For this reason, The Babadook will be inevitably frustrating to fans of mainstream horror, but this is looking at it through the lens of the past thirty years of decreasingly scary scary movies. We're inoculated to movies where the source of fear has franchise in mind, and so inevitably becomes elaborate and awkward and thin, shining light on all the crannies where the legitimately frightening stuff hides. But Mister Babadook hovers in that ill-lit, classic spot between a literal and a psychological presence. 

Coming out of Australia, The Babadook is an objectively slight movie with an objectively big feel. Amelia is the widowed mother of Sam, an odd seven-year-old with an interest in magic and homemade self-defense weapons. He has the devotion of a knight, charged with protecting his mother. From what exactly, we don't know. On the surface, it would seem Sam is adopting the Man of the House roll on his lost father's behalf. What he's protecting against, however, becomes a bit more specific after an ashen pop-up bedtime book, Mister Babadook, pops up out of nowhere.

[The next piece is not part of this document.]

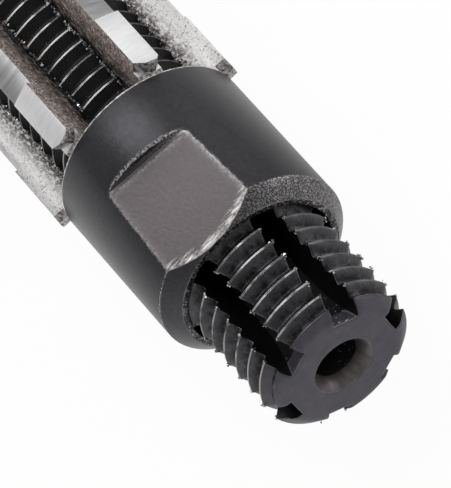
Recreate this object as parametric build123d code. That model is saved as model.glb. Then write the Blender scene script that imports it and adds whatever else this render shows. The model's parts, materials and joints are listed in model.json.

After the book appears – and then re-appears – Amelia and Sam's reality takes a pounding. But what is Mister Babadook, and where did book – as an object, it seemingly lets him into this world – come from? The thing's origins and intentions are never clear and its the fact that its reality is both obvious and obscure that makes it a palpable threat. Is this an actual, sinister being, or the psycological manifestation of inchoate grief? There's no easy answer. And this lack of easy answers sets The Babadook apart. Monsters become less scary the more literal they become. The more they become included in reality, the more they have to adhere to a logic. And logic is rarely scary.

At least anecdotally, The Babadook shares some commonalities with Kubrick's The Shining. For what's supposed to be ghost story, there are not clear ghosts in Kubrick's film. Almost – stress that almost – nothing happens that can't be explained by Jack's delusions. So too in The Babadook, what is supernatural and what is psychological is never clear. Kubrick's question to King can be read as a sort of an insult. In King's novel, the supernatural is literal – as dark as it might be, it's finally optimistic in Kubrick's terms. But telling that story with no certainty of ghosts dials up the tension and the horror, making possible the much more troubling story of a father twisted enough by his own mind that he'd slay his family. With a similar vagueness, The Babadook manages a similar, rare horror.